Maureen Keck, a 73-year-old lifelong Catonsville resident who lives on Oak Drive only two blocks from the site of the raid, agrees with Peters that its meaning is difficult to evaluate.

"I was a Catholic who was proud of what many Catholic activists were doing back in the Sixties," she recalled. "I remember an action to integrate Gwynn Oak Park. And I did think the Vietnam War was a tragic mistake. To this day, I have a sign on my lawn: 'War is not the answer'

"But I also believe the Catonsville Nine probably went too far, and I understand why some believed there was arrogance in Phil Berrigan. The demonstrators destroyed government property, and Mary Murphy was slightly injured."

But Keck also confessed to feeling "a bit of chauvinism," while pointing out: "I love Catonsville — and that event put us on the map."

Another longtime resident with ambivalent feelings about The Nine is Mary Murphy's daughter, 73-year-old Mim Murphy Quaid, who noted with some irony that her mother had been seen as a "hero" during World War II and the Korean War, when she volunteered for the tedious job of running local draft boards.
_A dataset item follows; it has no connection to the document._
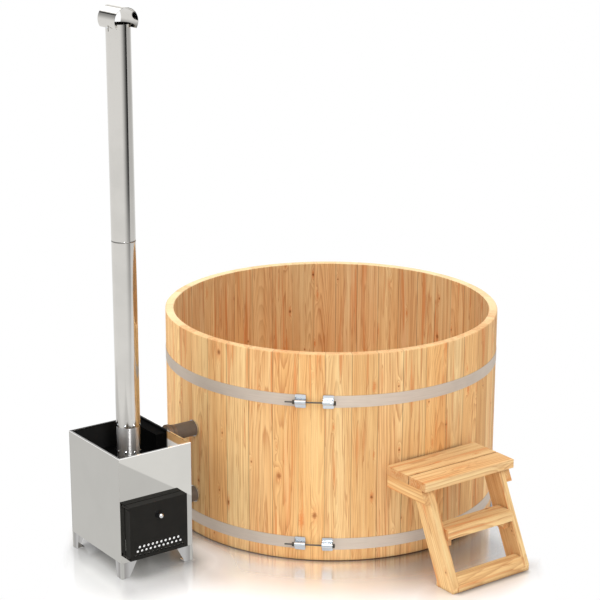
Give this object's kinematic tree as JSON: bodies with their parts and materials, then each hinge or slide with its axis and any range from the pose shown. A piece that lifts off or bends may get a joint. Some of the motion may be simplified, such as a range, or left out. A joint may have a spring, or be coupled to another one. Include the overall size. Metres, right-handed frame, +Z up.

Even more ironically, Mim Quaid was herself a Vietnam War-protester who frequently marched in 1960s antiwar demonstrations, although she "never blamed my mother for the war."

Describing the long-term impact of the raid, Quaid said that both her mother and Philip Berrigan had "mellowed" in later years (Murphy died in 2001 and Berrigan a year later) and that they'd sat down to dinner with some other members of The Nine more than a dozen years ago. During the meal, she said, the two former antagonists had engaged in an emotional conversation.

"I thought that evening brought closure to her," said Quaid, "and I've never forgotten what she said on the ride home.

"She told me, 'All these years, I've thought the Catonsville Nine were devils — and really, they're just people."